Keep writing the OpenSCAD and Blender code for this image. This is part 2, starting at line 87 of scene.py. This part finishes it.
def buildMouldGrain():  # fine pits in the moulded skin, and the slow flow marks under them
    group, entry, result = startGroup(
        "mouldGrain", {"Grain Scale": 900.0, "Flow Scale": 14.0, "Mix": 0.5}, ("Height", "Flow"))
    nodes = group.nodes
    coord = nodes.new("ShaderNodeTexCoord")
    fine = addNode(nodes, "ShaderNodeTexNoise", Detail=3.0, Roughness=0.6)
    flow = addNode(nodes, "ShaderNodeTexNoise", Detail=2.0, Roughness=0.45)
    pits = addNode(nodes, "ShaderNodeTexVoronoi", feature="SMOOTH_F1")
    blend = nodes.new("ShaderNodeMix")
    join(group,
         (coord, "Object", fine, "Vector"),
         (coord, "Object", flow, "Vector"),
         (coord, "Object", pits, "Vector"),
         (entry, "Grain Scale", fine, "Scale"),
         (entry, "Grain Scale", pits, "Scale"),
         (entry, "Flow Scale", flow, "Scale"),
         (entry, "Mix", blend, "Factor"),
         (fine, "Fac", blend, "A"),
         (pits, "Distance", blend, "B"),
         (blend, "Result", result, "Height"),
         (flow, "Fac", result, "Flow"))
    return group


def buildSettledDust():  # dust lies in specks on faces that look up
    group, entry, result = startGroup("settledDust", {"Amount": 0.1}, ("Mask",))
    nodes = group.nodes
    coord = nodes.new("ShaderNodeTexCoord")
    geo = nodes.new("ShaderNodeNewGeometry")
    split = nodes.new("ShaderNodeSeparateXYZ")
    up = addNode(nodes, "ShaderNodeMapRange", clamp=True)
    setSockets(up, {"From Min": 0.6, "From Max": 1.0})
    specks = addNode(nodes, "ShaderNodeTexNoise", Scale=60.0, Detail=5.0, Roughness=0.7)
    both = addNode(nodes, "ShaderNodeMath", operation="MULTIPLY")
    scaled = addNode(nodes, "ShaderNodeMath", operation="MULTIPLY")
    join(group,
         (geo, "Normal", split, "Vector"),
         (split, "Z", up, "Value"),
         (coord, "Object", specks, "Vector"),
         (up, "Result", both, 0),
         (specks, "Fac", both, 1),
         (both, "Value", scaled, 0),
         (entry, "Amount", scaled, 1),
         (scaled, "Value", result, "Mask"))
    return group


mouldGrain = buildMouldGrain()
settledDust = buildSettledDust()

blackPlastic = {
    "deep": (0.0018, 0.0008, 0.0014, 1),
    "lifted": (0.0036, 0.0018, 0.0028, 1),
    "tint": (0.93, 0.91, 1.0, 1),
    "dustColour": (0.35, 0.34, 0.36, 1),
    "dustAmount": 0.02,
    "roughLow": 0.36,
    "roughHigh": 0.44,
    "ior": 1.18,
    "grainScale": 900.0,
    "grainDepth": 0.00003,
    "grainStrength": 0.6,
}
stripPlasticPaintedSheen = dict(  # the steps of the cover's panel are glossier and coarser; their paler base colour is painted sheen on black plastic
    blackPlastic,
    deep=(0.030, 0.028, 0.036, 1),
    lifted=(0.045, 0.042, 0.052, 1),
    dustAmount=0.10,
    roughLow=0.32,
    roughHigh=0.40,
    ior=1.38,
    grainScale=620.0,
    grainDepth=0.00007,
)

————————

- **Exercise task**: Type the whole listing again, unaltered.

- **Complete response**:
Keep writing the OpenSCAD and Blender code for this image. This is part 2, starting at line 87 of scene.py. This part finishes it.
def buildMouldGrain():  # fine pits in the moulded skin, and the slow flow marks under them
    group, entry, result = startGroup(
        "mouldGrain", {"Grain Scale": 900.0, "Flow Scale": 14.0, "Mix": 0.5}, ("Height", "Flow"))
    nodes = group.nodes
    coord = nodes.new("ShaderNodeTexCoord")
    fine = addNode(nodes, "ShaderNodeTexNoise", Detail=3.0, Roughness=0.6)
    flow = addNode(nodes, "ShaderNodeTexNoise", Detail=2.0, Roughness=0.45)
    pits = addNode(nodes, "ShaderNodeTexVoronoi", feature="SMOOTH_F1")
    blend = nodes.new("ShaderNodeMix")
    join(group,
         (coord, "Object", fine, "Vector"),
         (coord, "Object", flow, "Vector"),
         (coord, "Object", pits, "Vector"),
         (entry, "Grain Scale", fine, "Scale"),
         (entry, "Grain Scale", pits, "Scale"),
         (entry, "Flow Scale", flow, "Scale"),
         (entry, "Mix", blend, "Factor"),
         (fine, "Fac", blend, "A"),
         (pits, "Distance", blend, "B"),
         (blend, "Result", result, "Height"),
         (flow, "Fac", result, "Flow"))
    return group


def buildSettledDust():  # dust lies in specks on faces that look up
    group, entry, result = startGroup("settledDust", {"Amount": 0.1}, ("Mask",))
    nodes = group.nodes
    coord = nodes.new("ShaderNodeTexCoord")
    geo = nodes.new("ShaderNodeNewGeometry")
    split = nodes.new("ShaderNodeSeparateXYZ")
    up = addNode(nodes, "ShaderNodeMapRange", clamp=True)
    setSockets(up, {"From Min": 0.6, "From Max": 1.0})
    specks = addNode(nodes, "ShaderNodeTexNoise", Scale=60.0, Detail=5.0, Roughness=0.7)
    both = addNode(nodes, "ShaderNodeMath", operation="MULTIPLY")
    scaled = addNode(nodes, "ShaderNodeMath", operation="MULTIPLY")
    join(group,
         (geo, "Normal", split, "Vector"),
         (split, "Z", up, "Value"),
         (coord, "Object", specks, "Vector"),
         (up, "Result", both, 0),
         (specks, "Fac", both, 1),
         (both, "Value", scaled, 0),
         (entry, "Amount", scaled, 1),
         (scaled, "Value", result, "Mask"))
    return group


mouldGrain = buildMouldGrain()
settledDust = buildSettledDust()

blackPlastic = {
    "deep": (0.0018, 0.0008, 0.0014, 1),
    "lifted": (0.0036, 0.0018, 0.0028, 1),
    "tint": (0.93, 0.91, 1.0, 1),
    "dustColour": (0.35, 0.34, 0.36, 1),
    "dustAmount": 0.02,
    "roughLow": 0.36,
    "roughHigh": 0.44,
    "ior": 1.18,
    "grainScale": 900.0,
    "grainDepth": 0.00003,
    "grainStrength": 0.6,
}
stripPlasticPaintedSheen = dict(  # the steps of the cover's panel are glossier and coarser; their paler base colour is painted sheen on black plastic
    blackPlastic,
    deep=(0.030, 0.028, 0.036, 1),
    lifted=(0.045, 0.042, 0.052, 1),
    dustAmount=0.10,
    roughLow=0.32,
    roughHigh=0.40,
    ior=1.38,
    grainScale=620.0,
    grainDepth=0.00007,
)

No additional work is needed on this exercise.